I am trying to apply a function to a data.frame
column in R that detects whether or not specific string values exist. There are various string patterns that each constitute their own categorization. The function should create a new column that provides said classification (dat$id_class
) based off the string in the dat$id
column.
I am relying on the stringr
and dplyr
packages to do this. Specifically, I'm using dplyr::mutate
to apply the function.
This code runs & produces the exact results I'm looking for, but I'm looking for a faster solution (if one exists). This is obviously a small-scale example with a limited dataset, and this same approach on my very large dataset is taking much longer than desired.
library(stringi)
library(dplyr)
library(stringr)
dat <- data.frame(
id = c(
sprintf("%s%s%s", stri_rand_strings(1000000, 5, '[A-Z]'),
stri_rand_strings(5, 4, '[0-9]'), stri_rand_strings(5, 1, '[A-Z]'))
))
classify <- function(x){
if(any(stringr::str_detect(x,pattern = c('AA','BB')))){
'class_1'
} else if (any(stringr::str_detect(x,pattern = c('AB','BA')))){
'class_2'
} else {
'class_3'
}
}
dat <- dat %>% rowwise() %>% mutate(id_class = classify(id))

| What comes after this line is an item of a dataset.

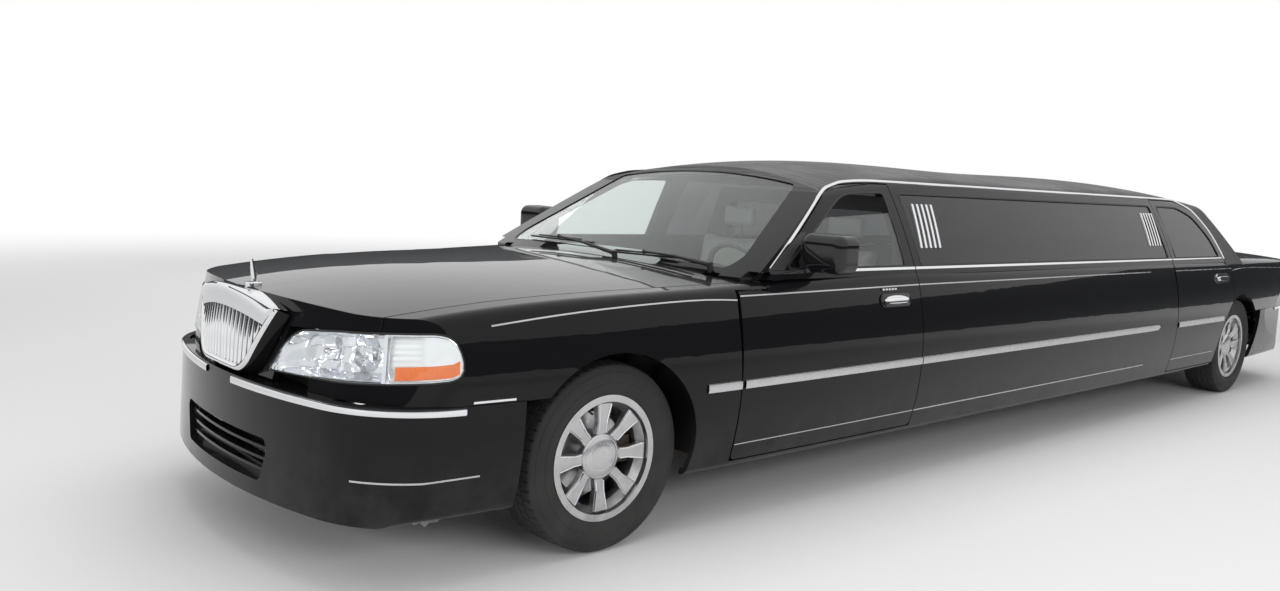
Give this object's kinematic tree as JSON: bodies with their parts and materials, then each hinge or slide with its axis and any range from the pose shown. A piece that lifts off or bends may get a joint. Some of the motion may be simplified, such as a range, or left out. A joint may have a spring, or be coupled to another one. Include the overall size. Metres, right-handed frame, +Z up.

There's a great chance this has already been answered, and that I'm just not looking in the right place, but it's worth a shot.
Any assistance appreciated!
CodePudding user response:
Use case_when
which is vectorized and instead of doing rowwise
with if/else
change the pattern with OR
(|
)
library(stringr)
library(dplyr)
system.time({
dat1 <- dat %>%
mutate(id_class = case_when(str_detect(id, 'AA|BB') ~'class_1',
str_detect(id, 'AB|BA') ~ 'class_2', TRUE ~ 'class_3'))
})
# user system elapsed
# 0.460 0.036 0.493
The timings based on OP's function
system.time({dat2 <- dat %>%
rowwise() %>%
mutate(id_class = classify(id))
})
# user system elapsed
# 31.927 0.303 32.891
-checking the outputs
> all.equal(dat1, as.data.frame(dat2), check.attributes = FALSE)
[1] TRUE